Mental health patients are being shifted to surgical wards at Shellharbour Hospital as staffing shortages see the closure of beds in specialist mental health units.
The Mercury understands that up to seven beds in the 20-bed acute Eloura unit have been closed; and two of the 20 beds in the Mirrabrook mental health unit.
NSW Nurses and Midwives Association general secretary Brett Holmes said forcing the 'overflow' into other wards was not suitable.
"Due to the bed closures, four mental health patients have had to be accommodated in surgical wards, although they have since been removed," he said.
"We will certainly be expressing our concern around the health and safety issues which arise in trying to accommodate mental health patients in wards where staff don't have the experience or expertise in managing a variety of mental illnesses.
"The physical surrounds of these wards are also less than suitable from a safety point of view should unexpected changes in the conditions of patients arise."
Mr Holmes said the union had been working with hospital management for months to ensure adequate staffing, and training, within the mental health service.
He said staff would be holding a union meeting this week over the issue.
"The situation is critical at Shellharbour. There's not enough staff - and there's also not enough staff trained in the prevention and management of violence," he said.
"For instance if you have to restrain a patient for their safety - and the safety of other patients or staff - you need a minimum of six people. There's instances where there's only four available and they don't all have the requisite training.
"So the risks are high of being involved in a potentially violent incident or of being abused - or of being accused of not practicing properly.
"Then staff get investigated, and suspended during that investigation, which only adds to the staffing issues."
A source told the Mercury that the hospital's mental health rehabilitation unit was also being utilised to accommodate overflow, and would soon be at capacity.
This is the unit which will have to accommodate patients from Shoalhaven Hospital's sub-acute mental health unit, when that unit is shut down for three weeks in the Christmas holidays.
Labor's health spokesman Ryan Park said 'cruel cuts' to the health budget were clearly having an impact at local hospitals.
The Keira MP is demanding answers from the Berejiklian government, claiming documents obtained by Labor reveal Treasury is imposing a $252 million budget cut on health across the state this financial year.
"Thanks to this government we have seen our local health district forced to scale back operations in the interest of staff and patient's safety," he said.
"All this will do is place increased pressure on staff who have now been told vital beds are being closed."
Illawarra Shoalhaven Local Health District executive director mental health Caroline Langston said staff were currently being recruited to manage the workforce gaps with Shellharbour's busy mental health service.
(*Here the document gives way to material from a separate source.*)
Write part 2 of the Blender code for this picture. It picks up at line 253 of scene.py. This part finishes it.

"An unusually high number of people called in sick this week, which is why we have temporarily closed seven beds," she said.
"This decision is not a cost-saving measure. When we are again fully staffed, the service will return to its original configuration. Bed capacity and nursing numbers are reviewed daily."
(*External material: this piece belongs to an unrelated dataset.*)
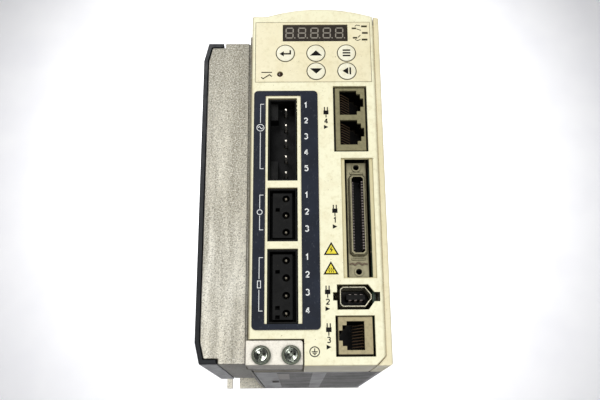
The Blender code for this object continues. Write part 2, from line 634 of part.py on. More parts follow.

Ms Langston said it was common practice to accommodate "low risk, voluntary patients with medical or physical care needs" in medical or surgical wards of the hospital.
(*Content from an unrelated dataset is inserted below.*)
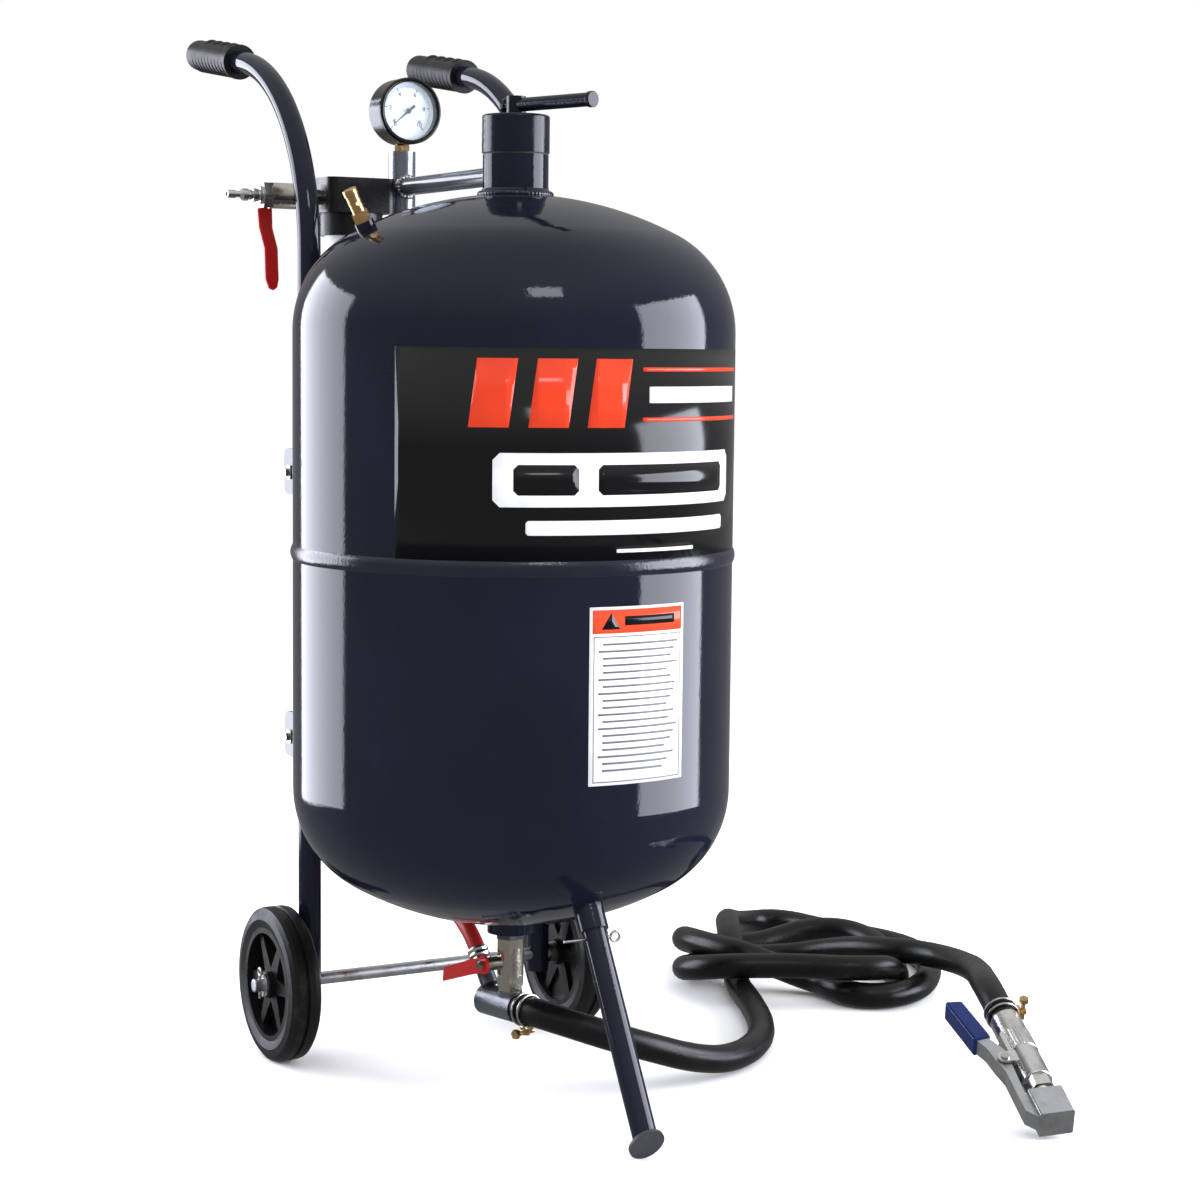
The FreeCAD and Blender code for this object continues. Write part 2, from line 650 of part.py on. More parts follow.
def hose_clamp(origin, along, screw_dir):
    """Double-wire clamp: two wire rings, a block and a hexagon-headed screw."""
    wire_r = 1.2
    ring_r = HOSE_R + wire_r + 0.1
    clamp = rod(origin + along * 5 + screw_dir * (HOSE_R + 3.4), along, 3.2, 12)
    for distance in (7, 15):
        clamp = clamp.fuse(Part.makeTorus(ring_r, wire_r, origin + along * distance, along))
    across = along.cross(screw_dir).normalize()
    screw_at = origin + along * 11 + screw_dir * (HOSE_R + 7.5) - across * 11
    clamp = clamp.fuse(rod(origin + along * 11 + screw_dir * (HOSE_R + 1), screw_dir, 3.4, 9))
    clamp = clamp.fuse(rod(screw_at, across, 2, 20))
    return clamp.fuse(hexagon(screw_at - across * 4, across, 8, 4.5)).removeSplitter()


def tee_hose_clamp():
    return hose_clamp(V(*HOSE_ROUTE[0]), TEE_DIR, V(0, 0, -1))


# ---- blast hose and deadman nozzle -------------------------------------------------
def nozzle_placement():
    """Local X runs along the nozzle and local Y towards its lever."""
    third = NOZZLE_DIR.cross(NOZZLE_SIDE).normalize()
    return frame_at(NOZZLE_AT, third, NOZZLE_DIR)


def at_nozzle(shape):
    return put(shape, nozzle_placement())


def nozzle_holder():
    """Polished holder with a saddle and two ears for the lever pin."""
    pivot_x, pivot_y = LEVER_PIVOT
    barrel = rod(V(0.0, 0, 0), X, HOLDER_R, HOLDER_LEN)
    barrel = rounded(barrel, 1.5, lambda edge: edge.Closed)
    saddle = box(26, pivot_x + 8, 8, 15.6, -9.8, 9.8)
    saddle = rounded(saddle, 3, lambda edge: runs_along(edge, Z))
    body = barrel.fuse(saddle)
    for ear_z in (-10.8, 8.8):
        ear = box(pivot_x - 7, pivot_x + 7, 6, pivot_y, ear_z, ear_z + 2)
        ear = ear.fuse(rod(V(pivot_x, pivot_y, ear_z), Z, 7, 2))
        body = body.fuse(ear)
    body = body.cut(rod(V(-5, 0, 0), X, HOSE_BORE, HOLDER_LEN + 10))
    return at_nozzle(body.cut(rod(V(pivot_x, pivot_y, -15), Z, 2.5, 30)).removeSplitter())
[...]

"The mental health service has high standards in relation to consumer care and safety. In line with NSW Health policy, concerns raised about staff behaviour and performance are investigated thoroughly, with procedural fairness applied."
She said more than 80 per cent of staff within mental health services had completed all violence prevention management training, with the remainder scheduled to complete it this month. Clinical nurse educators also supported staff in the use of de-escalation techniques.
"The recruitment of clinicians is challenging in regional areas across Australia. However we are making progress with our recruitment to the mental health service," she said.
"Three (full-time) nurses are commencing with the service in November and an additional five casual staff are being trained to provide support when full time staff are on leave."
Meantime NSW Health refuted Labor's claims of a Treasury cap for health last month.
On Wednesday, a spokesperson for Health Minister Brad Hazzard said it was "disappointing and dangerous" that Labor was "peddling misinformation" to those who used mental health services in the region.
"Acute mental health units remain open 365 days a year," the spokesperson said.
"Consumers using sub-acute mental health units, such as Shoalhaven, self-refer and understandably, demand reduces over Christmas when consumers choose to spend time with friends and family which is encouraged.
"Any mental health consumer requiring an inpatient admission to a sub-acute unit over Christmas will be accommodated in the mental health rehabilitation unit at Shellharbour Hospital.
"We are advised one consumer required the service over the festive period last year, and was accommodated."
The spokesperson said the NSW Government was investing a "record $2.1 billion in recurrent funding" in the 2019-20 budget for mental health services.
Meanwhile the annualised budget for the ISLHD was nearly a billion dollars - $998 million - which was a $40 million increase on last year.
The Mental Health Line is open 24/7 on 1800 011 511. Support can also be sought from Lifeline on 13 11 14 and Beyond Blue on 1300 22 463.